I am not sure altogether. I know in the past couple of weeks I have burned through about 2500 or so.


----------



## pwp (Sep 7, 2014)

-Had a 20D "all-original" which clocked up a few hundred thousand before going to my daughter. It's still going

-Had a 5D Classic "all-original" which clocked up a few hundred thousand before going to an assistant. Still going.

-Have a 1DMkIIn with several hundred thousand up and for the most part is retired. It comes out for very dirty or wet boat salt-water jobs.

-Have a 1D MkIV with several hundred thousand clicks which works like new and is in daily use.
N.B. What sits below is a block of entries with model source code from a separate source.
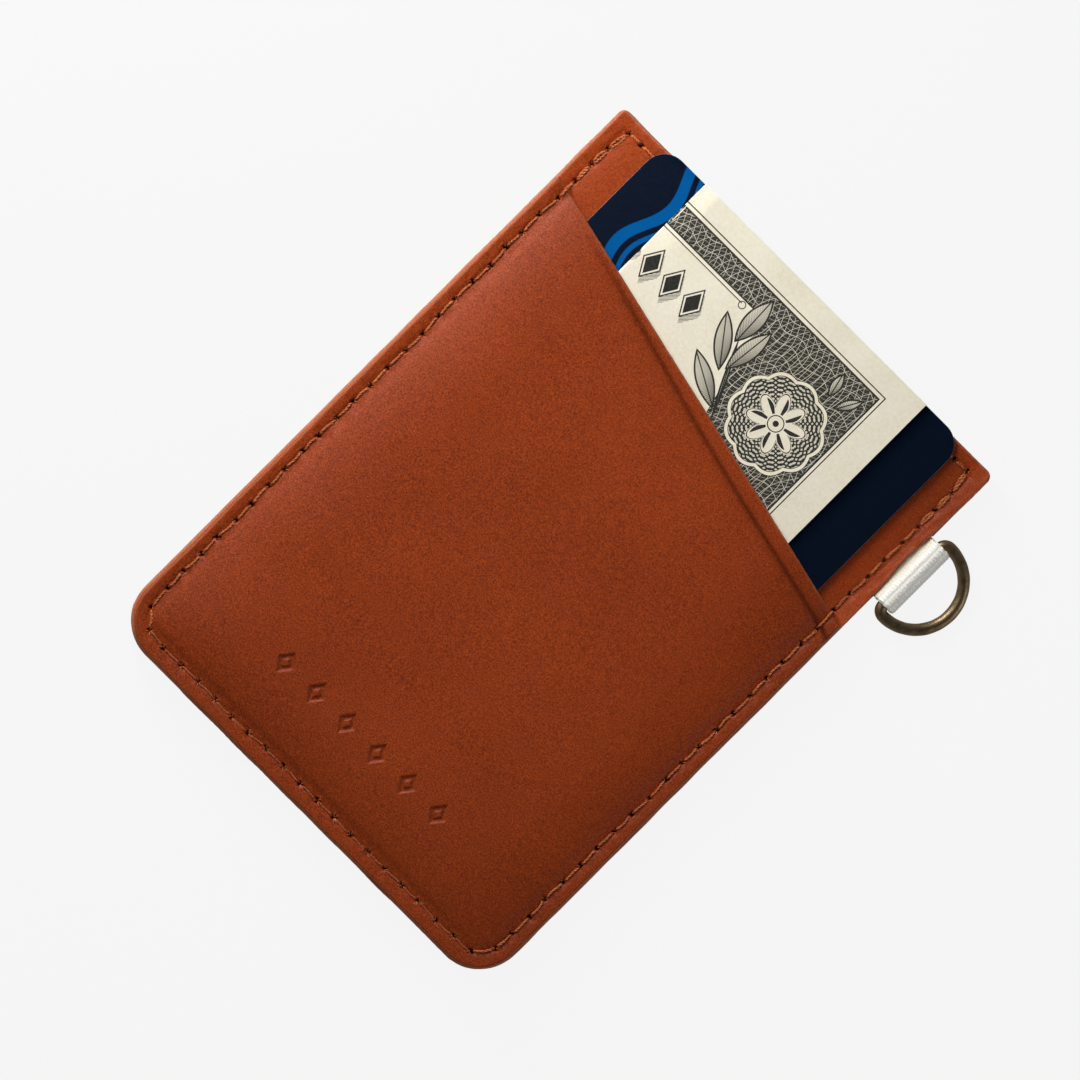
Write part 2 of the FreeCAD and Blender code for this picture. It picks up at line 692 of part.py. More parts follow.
def check(pieces):
    """Stops if any object of the document failed, or any piece is empty or not valid."""
    for item in doc.Objects:
        if "Invalid" in item.State or "Error" in item.State:
            raise RuntimeError(f"{item.Label} failed: {item.State}")
        if item.isDerivedFrom("Sketcher::SketchObject") and not item.FullyConstrained:
            raise RuntimeError(f"{item.Label} isn't fully constrained")
    for piece in pieces:
        shape = piece.Shape
        if shape.isNull() or not shape.isValid() or not shape.Solids:
            raise RuntimeError(f"{piece.Label} has no valid shape")


def write(pieces):
    os.makedirs("parts", exist_ok=True)
    for piece in pieces:
        piece.Shape.exportStep(os.path.join("parts", f"{piece.Label}.step"))
        box = piece.Shape.BoundBox
        print(
            f"{piece.Label:26s} solids {len(piece.Shape.Solids):3d} volume {piece.Shape.Volume:9.2f}"
            f"  x {box.XMin:7.2f} {box.XMax:6.2f}  y {box.YMin:7.2f} {box.YMax:6.2f}"
            f"  z {box.ZMin:5.2f} {box.ZMax:5.2f}"
        )


pieces = build()
doc.removeObject(sums.Name)
doc.recompute()
check(pieces)
write(pieces)
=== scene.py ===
"""The looks of a slim leather card wallet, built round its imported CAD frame.

The wallet lies on its back on a pale floor, seen from straight above. Shapes are worked out in
millimetres, in the frame's own axes: +X is towards the D-ring, +Y towards the pocket mouth and
+Z out of the front face.
"""

import math

import bpy
import numpy as np
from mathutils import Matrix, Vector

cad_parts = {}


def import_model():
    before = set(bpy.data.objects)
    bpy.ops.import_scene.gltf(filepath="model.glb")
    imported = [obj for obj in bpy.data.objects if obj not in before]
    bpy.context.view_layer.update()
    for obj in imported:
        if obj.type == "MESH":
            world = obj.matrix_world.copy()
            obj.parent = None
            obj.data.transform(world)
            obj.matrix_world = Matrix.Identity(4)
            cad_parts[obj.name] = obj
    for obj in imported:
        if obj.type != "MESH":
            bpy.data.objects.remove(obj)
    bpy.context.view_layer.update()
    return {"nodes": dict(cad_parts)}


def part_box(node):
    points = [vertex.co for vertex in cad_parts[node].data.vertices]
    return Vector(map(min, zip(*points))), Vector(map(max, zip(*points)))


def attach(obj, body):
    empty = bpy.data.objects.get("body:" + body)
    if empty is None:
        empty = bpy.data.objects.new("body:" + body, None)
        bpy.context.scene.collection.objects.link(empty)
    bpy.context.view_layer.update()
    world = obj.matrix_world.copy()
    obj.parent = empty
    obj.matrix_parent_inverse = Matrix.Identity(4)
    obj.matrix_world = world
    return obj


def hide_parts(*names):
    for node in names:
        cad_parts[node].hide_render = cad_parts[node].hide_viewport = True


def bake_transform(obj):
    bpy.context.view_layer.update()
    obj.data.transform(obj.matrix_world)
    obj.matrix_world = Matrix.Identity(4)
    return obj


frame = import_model()

MM = 0.001  # metres in a millimetre


def box_mm(node):
    """The lowest and highest corner of a CAD node, in millimetres."""
    low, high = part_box(node)
    return np.array(low) / MM, np.array(high) / MM


# Places and sizes that come from the frame
_, pocket_high = box_mm("front_pocket_panel")
centre_low, centre_high = box_mm("centre_panel")
card_low, card_high = box_mm("card_body")
chip_low, chip_high = box_mm("card_chip_module")
note_low, note_high = box_mm("folded_banknote")
loop_low, loop_high = box_mm("webbing_loop")
tail_low, tail_high = box_mm("webbing_tail_front")
ring_low, ring_high = box_mm("d_ring")

HALF_WIDTH = centre_high[0]
BOTTOM, TOP = centre_low[1], centre_high[1]
LEATHER = centre_high[2] - centre_low[2]
RIM_Z = centre_high[2]  # the face that the pocket panel is sewn to
RIM_TOP_Z = RIM_Z + LEATHER
POCKET_RISE = pocket_high[2] - RIM_TOP_Z
DOME_X, DOME_Y = 30.6, -43.4  # where the pocket starts to rise from its rim
CORNER = 6.25  # the two bottom corners of the leather
CORNER_X, CORNER_Y = HALF_WIDTH - CORNER, BOTTOM + CORNER
TOP_CORNER = 1.0

# The slanted mouth of the pocket: y = MOUTH_Y - MOUTH_SLOPE * x
MOUTH_SLOPE = 0.2315
MOUTH_Y = pocket_high[1] - MOUTH_SLOPE * HALF_WIDTH

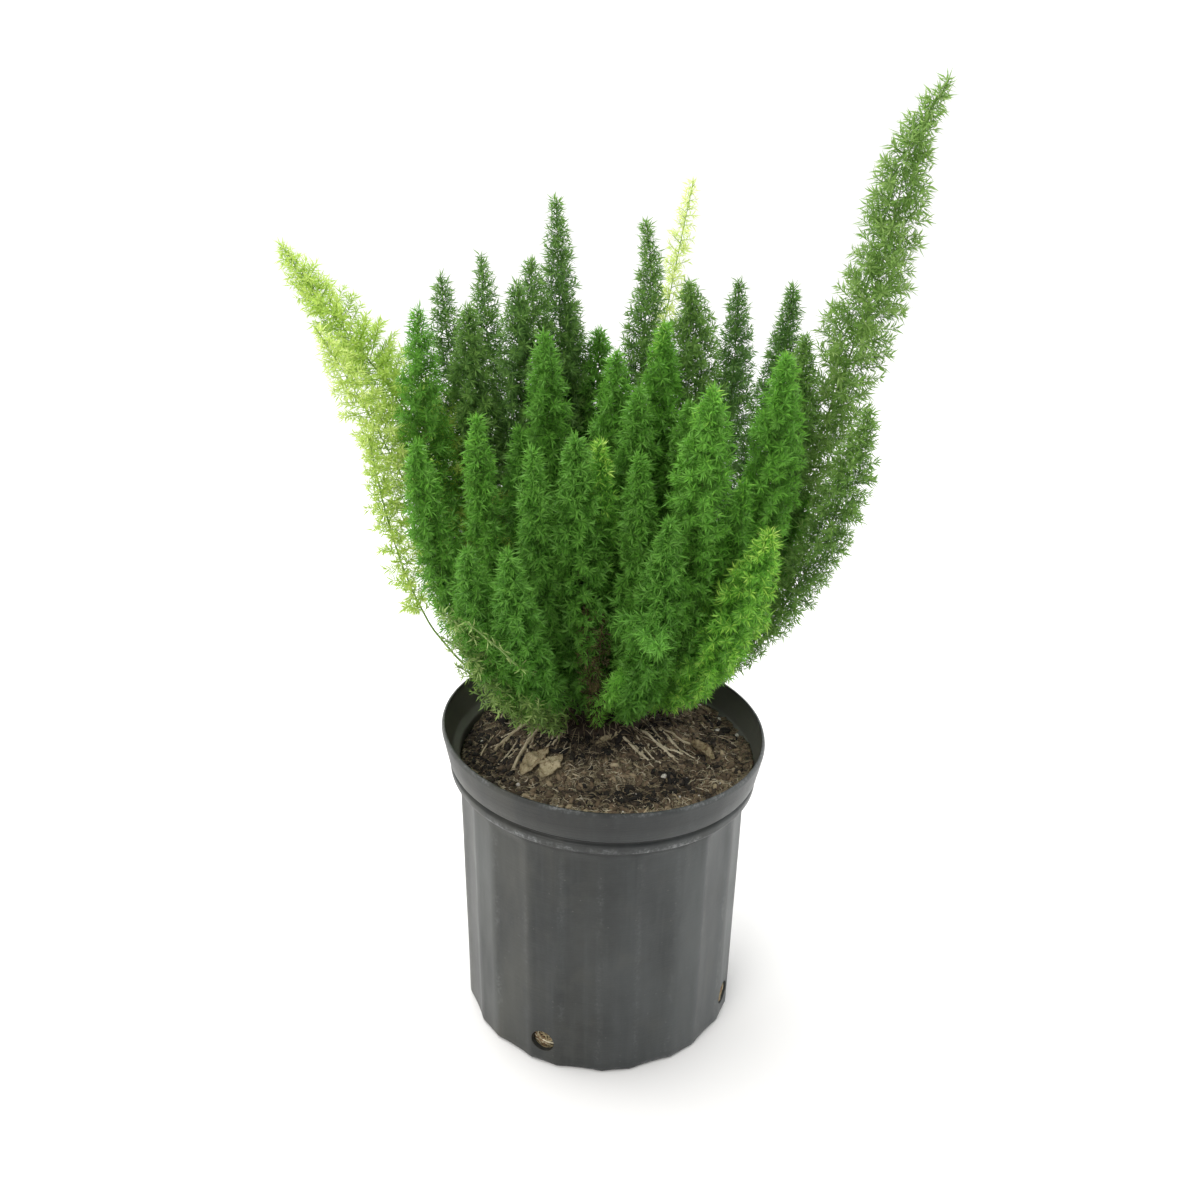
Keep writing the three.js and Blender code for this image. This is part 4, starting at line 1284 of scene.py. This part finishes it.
def lumpShapes(count, size, flatness, level, seed):
    shapes = []
    for number in range(count):
        chooser = random.Random(seed + number)
        bm = bmesh.new()
        bmesh.ops.create_icosphere(bm, subdivisions=level, radius=1.0)
        for vertex in bm.verts:
            push = 1.0 + 0.35 * noise.noise(vertex.co * 1.7 + Vector((seed + number, 0, 0)))
            vertex.co = vertex.co * push * chooser.uniform(0.85, 1.15)
            vertex.co = Vector((vertex.co.x * 1.6, vertex.co.y * 0.8, vertex.co.z * flatness)) * size
        bm.verts.index_update()
        shapes.append(([v.co.copy() for v in bm.verts], [[v.index for v in f.verts] for f in bm.faces]))
        bm.free()
    return shapes


def makeScatterTree():
    inputs = growthInputs(litter["strands"], Shapes=("Collection", None))
    tree, want, result = newTree("litterScatter", "GeometryNodeTree", inputs, {"Geometry": "Geometry"})
    seed = want["Seed"]
    share = calc(tree, "MAXIMUM", recalled(tree, "cover"), 0.0)
    bare = calc(tree, "GREATER_THAN", share, 0.01)
    share = calc(tree, "MAXIMUM", share, times(tree, bare, want["Even"]))
    wires = {"Mesh": want["Geometry"], "Density": times(tree, share, want["Density"]), "Seed": seed}
    spots = put(tree, "GeometryNodeDistributePointsOnFaces", wires, distribute_method="RANDOM").outputs
    tone = times(tree, chance(tree, 0.0, 1.0, seed, 1), chance(tree, 0.5, 1.0, seed, 2))
    tone = spread(tree, tone, 0, 1, want["Tone Low"], want["Tone High"])
    # Litter is darker where the soil is damp, and in its painted shade.
    tone = plus(tree, tone, spread(tree, recalled(tree, "dryness"), 0, 1, -0.24, 0.26))
    points = stored(tree, spots["Points"], "tint", tone)
    turn = turned(tree, spots["Rotation"], 0.0, chance(tree, 0.0, math.tau, seed, 3))
    turn = turned(tree, turn, times(tree, want["Tilt"], chance(tree, -1.0, 1.0, seed, 4)), 0.0)
    wires = {"Geometry": points, "Offset": combined(tree, 0.0, 0.0, want["Lift"])}
    points = put(tree, "GeometryNodeSetPosition", wires).outputs[0]
    wires = {"Collection": want["Shapes"], "Separate Children": True, "Reset Children": True}
    shapes = put(tree, "GeometryNodeCollectionInfo", wires).outputs[0]
    size = chance(tree, want["Low"], want["High"], seed, 5)
    pieces = planted(tree, points, shapes, turn, size, pick=True)
    height = timesPlus(tree, recalled(tree, "along"), 0.9, 0.05)
    pieces = paletteMapped(tree, pieces, recalled(tree, "tint"), recalled(tree, "side"), height)
    ended(tree, pieces, want, result)
    return tree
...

-Have a 5D3 with around 250,000 clicks which works like new and is in daily use.

The only two shutters I have ever replaced are in an EOS 1n film body where I punched my thumb through the shutter while changing film in the back of very bumpy helicopter flight, and the other in a 1 day old 5D3 which was officially DOA. The body was replaced without question. My experience indicates to me that the stated shutter life published by Canon is incredibly conservative.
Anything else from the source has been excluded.